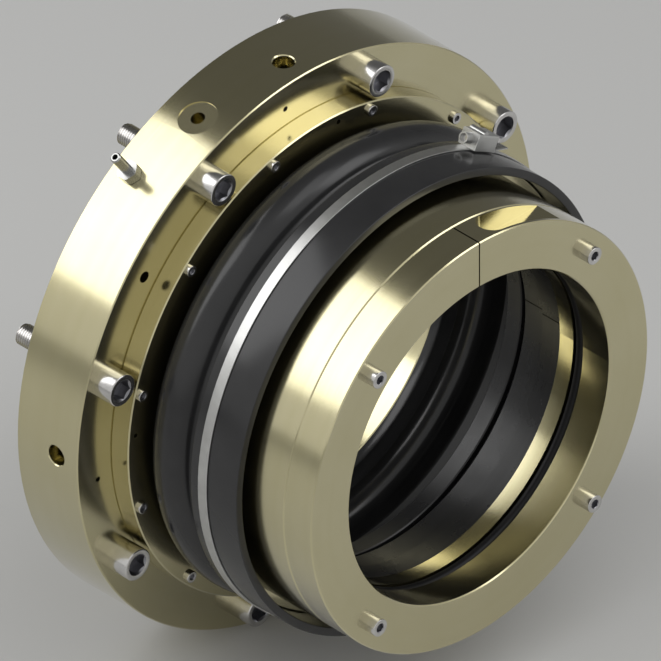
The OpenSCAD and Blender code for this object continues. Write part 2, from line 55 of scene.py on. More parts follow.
# An exact isometric view at 0.68 mm a pixel, 661 pixels wide
VIEW_WIDTH = 661 * 0.68 * MM
TOWARDS_CAMERA = Vector((1, -1, 1)).normalized()
PICTURE_RIGHT = Vector((1, 1, 0)).normalized()
PICTURE_UP = Vector((-1, 1, 2)).normalized()
PICTURE_CENTRE = 0.05836 * PICTURE_RIGHT - 0.01945 * PICTURE_UP
CAMERA_DISTANCE = 2.0


def add_camera():
    lens = bpy.data.cameras.new("isometric_camera")
    lens.type = "ORTHO"
    lens.ortho_scale = VIEW_WIDTH
    lens.clip_start = 0.01
    lens.clip_end = 50
    camera = bpy.data.objects.new("isometric_camera", lens)
    bpy.context.scene.collection.objects.link(camera)
    camera.location = PICTURE_CENTRE + CAMERA_DISTANCE * TOWARDS_CAMERA
    camera.rotation_euler = (-TOWARDS_CAMERA).to_track_quat("-Z", "Y").to_euler()
    bpy.context.scene.camera = camera


def add_softbox(name, towards, distance, width, height, brightness):
    """A rectangular lamp that faces the shaft; brightness 1 looks white in a mirror."""
    lamp = bpy.data.lights.new(name, "AREA")
    lamp.shape = "RECTANGLE"
    lamp.size = width
    lamp.size_y = height
    lamp.energy = brightness * width * height * math.pi
    softbox = bpy.data.objects.new(name, lamp)
    bpy.context.scene.collection.objects.link(softbox)
    direction = Vector(towards).normalized()
    softbox.location = distance * direction
    softbox.rotation_euler = (-direction).to_track_quat("-Z", "Y").to_euler()


add_camera()
add_softbox("key_softbox", (-0.56, -0.50, 0.67), 1.6, 1.1, 1.3, 2.3)
add_softbox("right_softbox", (0.577, 0.46, 0.68), 1.8, 0.8, 0.8, 2.2)
add_softbox("top_softbox", (0.35, 0.15, 0.93), 1.8, 0.8, 0.8, 1.3)


# Tools for the pieces made here

def settle(piece):
    """Puts a piece's place into its mesh, with its object at the origin."""
    bpy.ops.object.mode_set(mode="OBJECT")
    bpy.ops.object.select_all(action="DESELECT")
    piece.select_set(True)
    bpy.context.view_layer.objects.active = piece
    bpy.ops.object.transform_apply(location=True, rotation=True, scale=True)


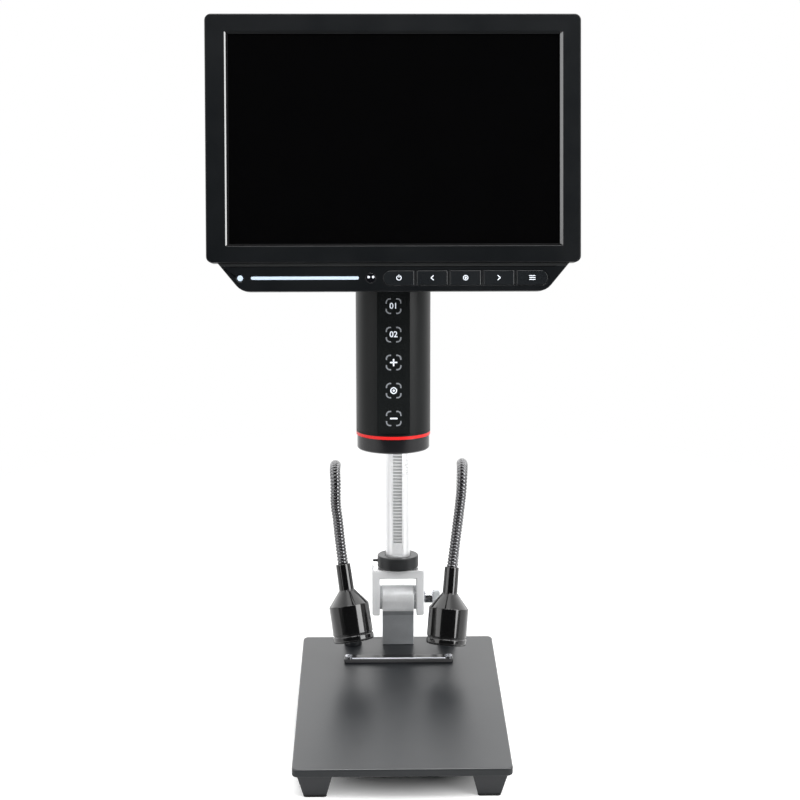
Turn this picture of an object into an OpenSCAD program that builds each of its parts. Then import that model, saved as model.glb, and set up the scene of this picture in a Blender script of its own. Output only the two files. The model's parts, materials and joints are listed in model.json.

..........

◆ The problem ◆
Reproduce the complete set of lines precisely as supplied.

◆ Solved problem ◆
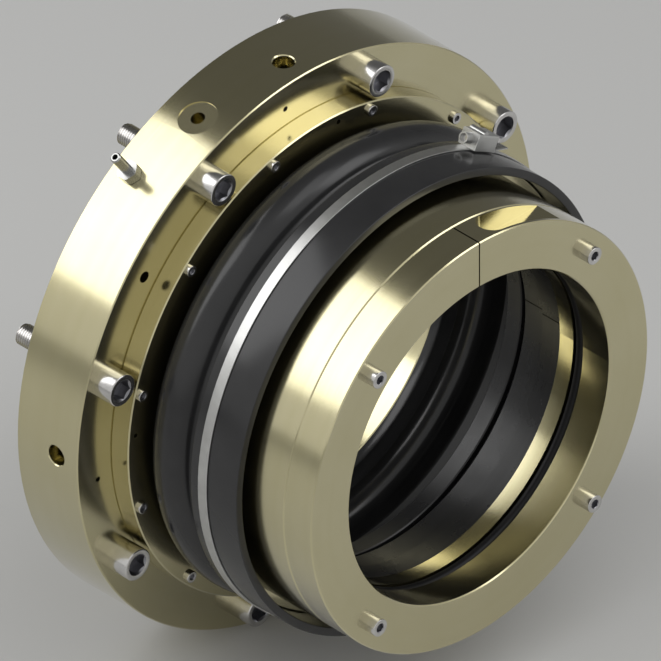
The OpenSCAD and Blender code for this object continues. Write part 2, from line 55 of scene.py on. More parts follow.
# An exact isometric view at 0.68 mm a pixel, 661 pixels wide
VIEW_WIDTH = 661 * 0.68 * MM
TOWARDS_CAMERA = Vector((1, -1, 1)).normalized()
PICTURE_RIGHT = Vector((1, 1, 0)).normalized()
PICTURE_UP = Vector((-1, 1, 2)).normalized()
PICTURE_CENTRE = 0.05836 * PICTURE_RIGHT - 0.01945 * PICTURE_UP
CAMERA_DISTANCE = 2.0


def add_camera():
    lens = bpy.data.cameras.new("isometric_camera")
    lens.type = "ORTHO"
    lens.ortho_scale = VIEW_WIDTH
    lens.clip_start = 0.01
    lens.clip_end = 50
    camera = bpy.data.objects.new("isometric_camera", lens)
    bpy.context.scene.collection.objects.link(camera)
    camera.location = PICTURE_CENTRE + CAMERA_DISTANCE * TOWARDS_CAMERA
    camera.rotation_euler = (-TOWARDS_CAMERA).to_track_quat("-Z", "Y").to_euler()
    bpy.context.scene.camera = camera


def add_softbox(name, towards, distance, width, height, brightness):
    """A rectangular lamp that faces the shaft; brightness 1 looks white in a mirror."""
    lamp = bpy.data.lights.new(name, "AREA")
    lamp.shape = "RECTANGLE"
    lamp.size = width
    lamp.size_y = height
    lamp.energy = brightness * width * height * math.pi
    softbox = bpy.data.objects.new(name, lamp)
    bpy.context.scene.collection.objects.link(softbox)
    direction = Vector(towards).normalized()
    softbox.location = distance * direction
    softbox.rotation_euler = (-direction).to_track_quat("-Z", "Y").to_euler()


add_camera()
add_softbox("key_softbox", (-0.56, -0.50, 0.67), 1.6, 1.1, 1.3, 2.3)
add_softbox("right_softbox", (0.577, 0.46, 0.68), 1.8, 0.8, 0.8, 2.2)
add_softbox("top_softbox", (0.35, 0.15, 0.93), 1.8, 0.8, 0.8, 1.3)


# Tools for the pieces made here

def settle(piece):
    """Puts a piece's place into its mesh, with its object at the origin."""
    bpy.ops.object.mode_set(mode="OBJECT")
    bpy.ops.object.select_all(action="DESELECT")
    piece.select_set(True)
    bpy.context.view_layer.objects.active = piece
    bpy.ops.object.transform_apply(location=True, rotation=True, scale=True)


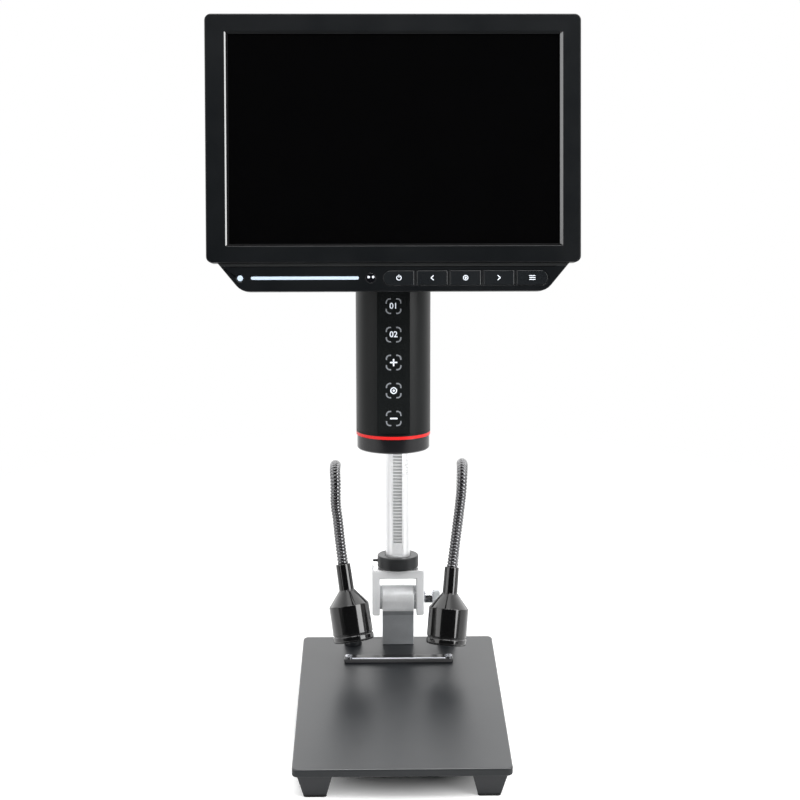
Turn this picture of an object into an OpenSCAD program that builds each of its parts. Then import that model, saved as model.glb, and set up the scene of this picture in a Blender script of its own. Output only the two files. The model's parts, materials and joints are listed in model.json.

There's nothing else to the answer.